Records for the task

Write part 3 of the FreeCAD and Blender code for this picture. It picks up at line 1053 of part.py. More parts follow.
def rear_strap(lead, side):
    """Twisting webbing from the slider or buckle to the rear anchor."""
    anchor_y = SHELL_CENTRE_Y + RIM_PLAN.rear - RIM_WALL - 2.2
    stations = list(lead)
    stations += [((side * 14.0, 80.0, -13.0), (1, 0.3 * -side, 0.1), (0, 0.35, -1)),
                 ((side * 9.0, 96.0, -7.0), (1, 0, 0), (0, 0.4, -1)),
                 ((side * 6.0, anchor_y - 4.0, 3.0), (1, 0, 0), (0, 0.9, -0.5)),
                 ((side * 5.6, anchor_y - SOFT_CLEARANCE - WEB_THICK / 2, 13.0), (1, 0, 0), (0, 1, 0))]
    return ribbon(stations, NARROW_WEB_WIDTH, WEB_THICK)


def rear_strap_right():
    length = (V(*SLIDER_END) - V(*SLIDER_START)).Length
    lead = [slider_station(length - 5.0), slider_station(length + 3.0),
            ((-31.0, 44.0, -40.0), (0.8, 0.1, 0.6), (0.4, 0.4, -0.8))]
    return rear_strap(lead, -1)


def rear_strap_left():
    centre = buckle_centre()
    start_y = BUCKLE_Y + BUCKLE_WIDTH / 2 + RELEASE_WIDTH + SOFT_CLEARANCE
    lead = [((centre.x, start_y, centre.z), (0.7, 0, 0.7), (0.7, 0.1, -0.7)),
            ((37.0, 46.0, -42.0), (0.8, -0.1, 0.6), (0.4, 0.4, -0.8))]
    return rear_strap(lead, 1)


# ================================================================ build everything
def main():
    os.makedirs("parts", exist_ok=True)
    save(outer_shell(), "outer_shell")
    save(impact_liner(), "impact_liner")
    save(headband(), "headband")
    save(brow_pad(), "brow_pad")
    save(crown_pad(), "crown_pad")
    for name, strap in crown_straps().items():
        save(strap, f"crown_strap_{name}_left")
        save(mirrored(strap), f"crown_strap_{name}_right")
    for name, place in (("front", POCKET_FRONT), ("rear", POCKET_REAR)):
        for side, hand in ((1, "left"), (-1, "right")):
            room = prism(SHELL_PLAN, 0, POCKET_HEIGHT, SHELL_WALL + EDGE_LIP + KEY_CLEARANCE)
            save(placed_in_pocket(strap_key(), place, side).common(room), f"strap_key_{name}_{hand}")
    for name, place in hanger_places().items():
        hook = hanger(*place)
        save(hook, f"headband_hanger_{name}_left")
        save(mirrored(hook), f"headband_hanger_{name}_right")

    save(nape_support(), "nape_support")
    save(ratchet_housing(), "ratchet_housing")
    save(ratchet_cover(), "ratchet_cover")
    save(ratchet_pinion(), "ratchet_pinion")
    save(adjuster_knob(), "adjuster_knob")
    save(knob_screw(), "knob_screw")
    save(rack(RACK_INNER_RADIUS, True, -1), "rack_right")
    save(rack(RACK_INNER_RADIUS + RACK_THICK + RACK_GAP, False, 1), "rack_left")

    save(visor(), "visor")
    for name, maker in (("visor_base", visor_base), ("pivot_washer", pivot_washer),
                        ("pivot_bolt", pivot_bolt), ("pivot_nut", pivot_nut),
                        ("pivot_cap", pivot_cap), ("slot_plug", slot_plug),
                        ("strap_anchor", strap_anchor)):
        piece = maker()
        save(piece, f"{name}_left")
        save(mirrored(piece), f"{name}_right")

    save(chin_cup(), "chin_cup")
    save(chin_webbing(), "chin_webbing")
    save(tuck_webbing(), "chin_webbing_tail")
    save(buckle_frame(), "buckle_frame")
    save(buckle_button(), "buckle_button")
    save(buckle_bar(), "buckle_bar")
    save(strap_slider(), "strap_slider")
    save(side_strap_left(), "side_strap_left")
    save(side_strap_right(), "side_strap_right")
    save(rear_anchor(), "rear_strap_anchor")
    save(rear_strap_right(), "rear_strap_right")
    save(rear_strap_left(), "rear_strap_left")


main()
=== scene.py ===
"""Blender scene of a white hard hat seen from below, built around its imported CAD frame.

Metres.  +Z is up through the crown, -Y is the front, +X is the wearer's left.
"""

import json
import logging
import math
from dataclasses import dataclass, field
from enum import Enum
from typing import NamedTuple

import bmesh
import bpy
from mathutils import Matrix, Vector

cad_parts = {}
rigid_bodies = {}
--
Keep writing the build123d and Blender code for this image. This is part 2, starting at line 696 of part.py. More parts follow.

Task to complete
Locate the word "More" in the data above. Copy every line carrying it.

Output for this exercise
Write part 3 of the FreeCAD and Blender code for this picture. It picks up at line 1053 of part.py. More parts follow.
Keep writing the build123d and Blender code for this image. This is part 2, starting at line 696 of part.py. More parts follow.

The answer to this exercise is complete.